Copy out precisely the lines beginning at the line that contains "bpy.data.objects.remove(obj)" and ending at the line that contains "threadProud = 0.0001", including both.

**SUPPLIED MATERIAL**

=====

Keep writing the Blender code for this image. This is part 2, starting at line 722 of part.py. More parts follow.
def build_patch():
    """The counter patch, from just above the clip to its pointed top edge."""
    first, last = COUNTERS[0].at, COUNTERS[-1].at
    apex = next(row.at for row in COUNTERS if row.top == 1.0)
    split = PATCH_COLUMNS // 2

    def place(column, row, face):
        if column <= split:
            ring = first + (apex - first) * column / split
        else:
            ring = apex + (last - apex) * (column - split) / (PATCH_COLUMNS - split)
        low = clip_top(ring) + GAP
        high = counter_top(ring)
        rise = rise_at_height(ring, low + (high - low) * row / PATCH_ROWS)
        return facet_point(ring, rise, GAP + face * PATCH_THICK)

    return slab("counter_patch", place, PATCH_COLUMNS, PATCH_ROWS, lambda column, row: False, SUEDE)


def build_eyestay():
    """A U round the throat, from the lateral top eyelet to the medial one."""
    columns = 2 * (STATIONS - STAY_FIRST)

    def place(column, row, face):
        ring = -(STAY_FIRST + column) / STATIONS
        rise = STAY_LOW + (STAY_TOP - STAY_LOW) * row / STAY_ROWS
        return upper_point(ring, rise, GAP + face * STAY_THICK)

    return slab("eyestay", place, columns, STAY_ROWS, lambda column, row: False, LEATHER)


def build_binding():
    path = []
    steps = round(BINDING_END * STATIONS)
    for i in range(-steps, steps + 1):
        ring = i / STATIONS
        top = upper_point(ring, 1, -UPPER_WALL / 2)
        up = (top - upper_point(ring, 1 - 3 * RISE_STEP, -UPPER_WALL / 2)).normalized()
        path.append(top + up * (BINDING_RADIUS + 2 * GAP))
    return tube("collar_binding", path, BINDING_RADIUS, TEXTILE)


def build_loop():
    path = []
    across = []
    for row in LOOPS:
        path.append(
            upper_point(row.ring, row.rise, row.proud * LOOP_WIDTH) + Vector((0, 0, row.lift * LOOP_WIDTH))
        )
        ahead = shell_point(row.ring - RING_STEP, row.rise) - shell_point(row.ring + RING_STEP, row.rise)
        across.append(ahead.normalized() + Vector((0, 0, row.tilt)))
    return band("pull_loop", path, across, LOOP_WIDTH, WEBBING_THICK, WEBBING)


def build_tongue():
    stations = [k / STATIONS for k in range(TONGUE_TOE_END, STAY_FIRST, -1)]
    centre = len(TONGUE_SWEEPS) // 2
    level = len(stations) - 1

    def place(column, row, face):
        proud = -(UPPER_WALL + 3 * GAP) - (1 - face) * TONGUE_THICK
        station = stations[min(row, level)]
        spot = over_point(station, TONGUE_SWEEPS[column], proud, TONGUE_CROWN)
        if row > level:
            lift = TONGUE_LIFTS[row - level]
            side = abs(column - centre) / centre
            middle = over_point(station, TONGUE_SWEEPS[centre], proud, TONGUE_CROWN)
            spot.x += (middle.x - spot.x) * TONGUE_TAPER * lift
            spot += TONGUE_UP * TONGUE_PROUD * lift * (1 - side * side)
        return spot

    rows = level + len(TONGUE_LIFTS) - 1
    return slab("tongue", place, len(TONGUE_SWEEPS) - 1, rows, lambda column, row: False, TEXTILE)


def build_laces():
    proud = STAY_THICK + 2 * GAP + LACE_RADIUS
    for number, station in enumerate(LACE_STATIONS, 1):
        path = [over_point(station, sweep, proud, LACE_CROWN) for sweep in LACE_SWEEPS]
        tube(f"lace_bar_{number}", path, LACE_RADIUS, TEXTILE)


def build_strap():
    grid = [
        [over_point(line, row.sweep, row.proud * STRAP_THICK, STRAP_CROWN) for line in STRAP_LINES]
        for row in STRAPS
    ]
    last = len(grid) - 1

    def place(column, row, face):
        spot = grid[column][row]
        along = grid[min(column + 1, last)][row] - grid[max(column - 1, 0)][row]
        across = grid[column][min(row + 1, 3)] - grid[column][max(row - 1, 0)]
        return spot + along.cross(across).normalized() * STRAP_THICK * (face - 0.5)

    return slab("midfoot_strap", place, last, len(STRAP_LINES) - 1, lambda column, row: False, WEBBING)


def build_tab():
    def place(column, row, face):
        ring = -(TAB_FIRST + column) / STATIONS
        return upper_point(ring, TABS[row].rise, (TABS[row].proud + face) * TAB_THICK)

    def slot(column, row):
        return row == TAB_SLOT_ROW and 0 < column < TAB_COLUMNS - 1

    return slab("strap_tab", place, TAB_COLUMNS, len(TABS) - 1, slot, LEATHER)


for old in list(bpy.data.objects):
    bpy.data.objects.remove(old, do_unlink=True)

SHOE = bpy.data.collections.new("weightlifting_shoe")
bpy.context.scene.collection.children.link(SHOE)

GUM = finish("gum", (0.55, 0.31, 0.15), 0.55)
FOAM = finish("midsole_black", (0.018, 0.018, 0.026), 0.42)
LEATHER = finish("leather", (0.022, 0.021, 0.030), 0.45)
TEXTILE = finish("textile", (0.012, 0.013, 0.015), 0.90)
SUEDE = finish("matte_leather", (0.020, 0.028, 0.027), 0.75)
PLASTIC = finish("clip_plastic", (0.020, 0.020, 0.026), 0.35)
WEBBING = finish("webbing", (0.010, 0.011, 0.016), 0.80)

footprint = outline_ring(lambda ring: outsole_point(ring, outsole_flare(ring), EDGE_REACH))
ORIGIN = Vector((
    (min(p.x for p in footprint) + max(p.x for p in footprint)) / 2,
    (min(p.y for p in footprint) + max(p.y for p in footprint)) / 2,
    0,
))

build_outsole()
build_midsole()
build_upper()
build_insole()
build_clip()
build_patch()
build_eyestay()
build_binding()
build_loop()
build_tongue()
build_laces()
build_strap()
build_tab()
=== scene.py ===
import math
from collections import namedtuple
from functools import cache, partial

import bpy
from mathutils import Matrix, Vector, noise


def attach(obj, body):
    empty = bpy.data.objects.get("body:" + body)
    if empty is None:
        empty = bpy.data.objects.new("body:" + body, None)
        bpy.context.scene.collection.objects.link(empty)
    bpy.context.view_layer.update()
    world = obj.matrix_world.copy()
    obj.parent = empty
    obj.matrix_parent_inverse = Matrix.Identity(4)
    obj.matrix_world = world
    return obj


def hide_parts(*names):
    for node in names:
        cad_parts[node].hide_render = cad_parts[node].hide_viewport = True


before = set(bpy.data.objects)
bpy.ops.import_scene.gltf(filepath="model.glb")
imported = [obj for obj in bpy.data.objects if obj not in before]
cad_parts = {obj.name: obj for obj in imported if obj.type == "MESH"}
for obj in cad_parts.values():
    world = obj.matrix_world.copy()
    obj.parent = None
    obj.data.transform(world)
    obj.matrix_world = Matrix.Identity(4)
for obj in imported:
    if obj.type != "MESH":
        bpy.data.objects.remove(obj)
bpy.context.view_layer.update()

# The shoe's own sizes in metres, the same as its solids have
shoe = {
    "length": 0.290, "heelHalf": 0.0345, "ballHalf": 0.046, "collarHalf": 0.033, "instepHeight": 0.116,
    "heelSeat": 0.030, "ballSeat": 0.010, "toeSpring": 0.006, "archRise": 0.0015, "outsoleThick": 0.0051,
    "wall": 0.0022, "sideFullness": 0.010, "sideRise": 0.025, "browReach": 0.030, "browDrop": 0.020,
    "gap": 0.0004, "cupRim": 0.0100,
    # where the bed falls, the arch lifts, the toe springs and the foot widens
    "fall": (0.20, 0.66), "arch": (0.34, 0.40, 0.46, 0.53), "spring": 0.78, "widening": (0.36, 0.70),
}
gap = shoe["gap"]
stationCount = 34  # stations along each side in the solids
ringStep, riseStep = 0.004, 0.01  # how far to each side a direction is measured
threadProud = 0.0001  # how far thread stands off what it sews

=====

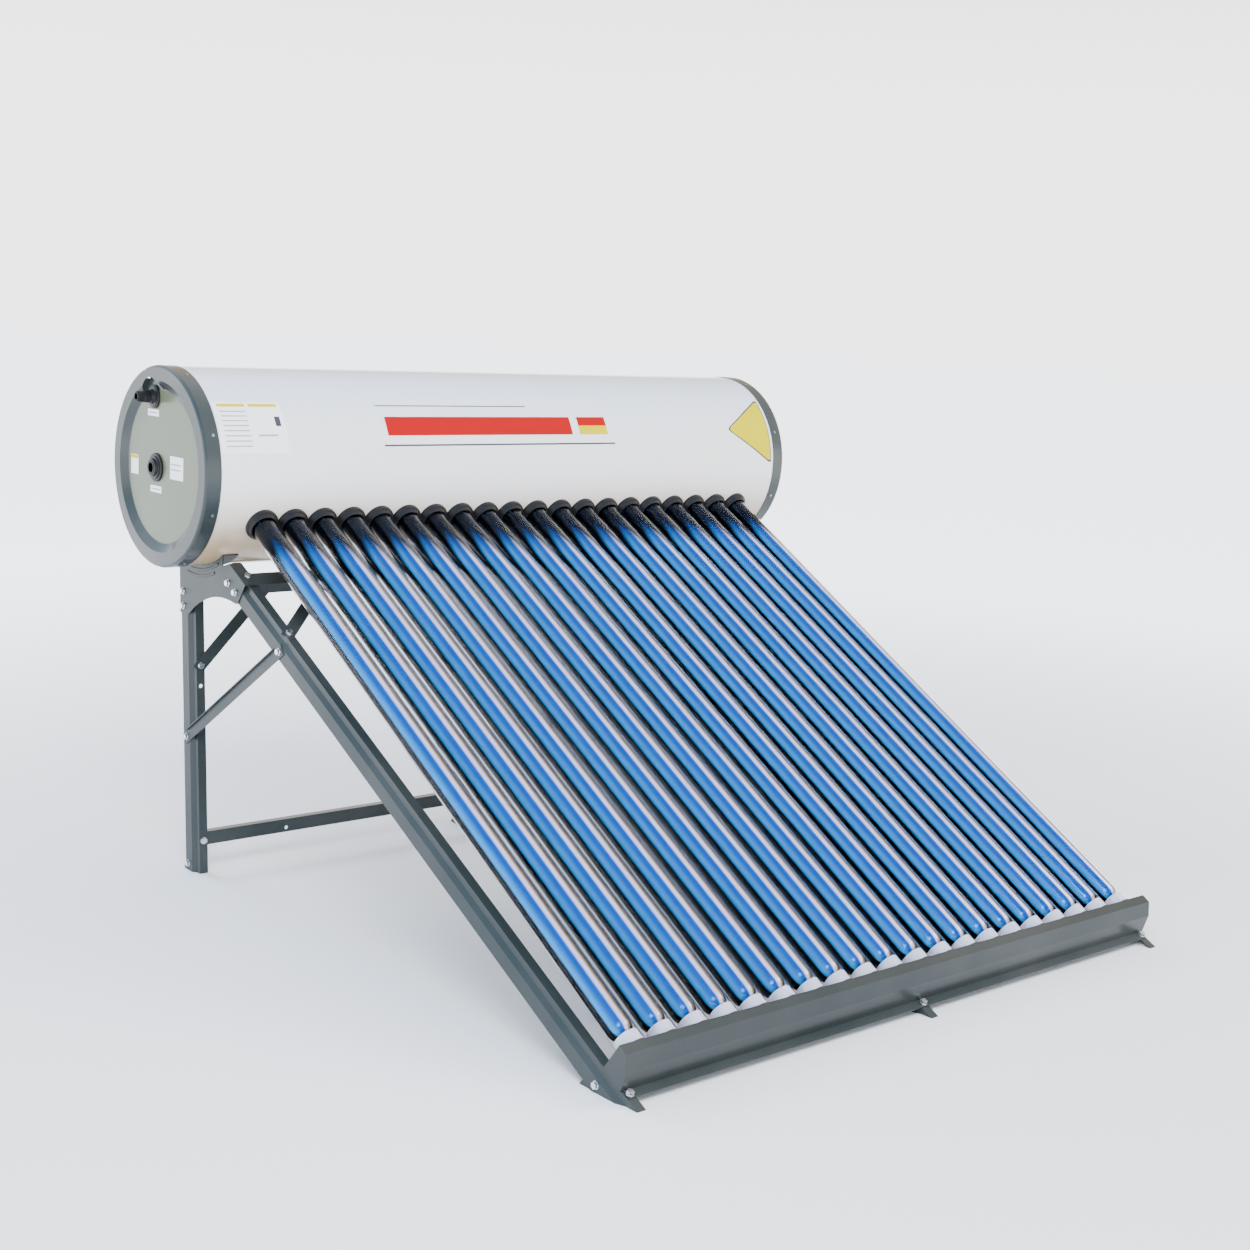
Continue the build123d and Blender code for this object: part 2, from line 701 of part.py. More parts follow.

=====

**EXERCISE RESULT**
        bpy.data.objects.remove(obj)
bpy.context.view_layer.update()

# The shoe's own sizes in metres, the same as its solids have
shoe = {
    "length": 0.290, "heelHalf": 0.0345, "ballHalf": 0.046, "collarHalf": 0.033, "instepHeight": 0.116,
    "heelSeat": 0.030, "ballSeat": 0.010, "toeSpring": 0.006, "archRise": 0.0015, "outsoleThick": 0.0051,
    "wall": 0.0022, "sideFullness": 0.010, "sideRise": 0.025, "browReach": 0.030, "browDrop": 0.020,
    "gap": 0.0004, "cupRim": 0.0100,
    # where the bed falls, the arch lifts, the toe springs and the foot widens
    "fall": (0.20, 0.66), "arch": (0.34, 0.40, 0.46, 0.53), "spring": 0.78, "widening": (0.36, 0.70),
}
gap = shoe["gap"]
stationCount = 34  # stations along each side in the solids
ringStep, riseStep = 0.004, 0.01  # how far to each side a direction is measured
threadProud = 0.0001  # how far thread stands off what it sews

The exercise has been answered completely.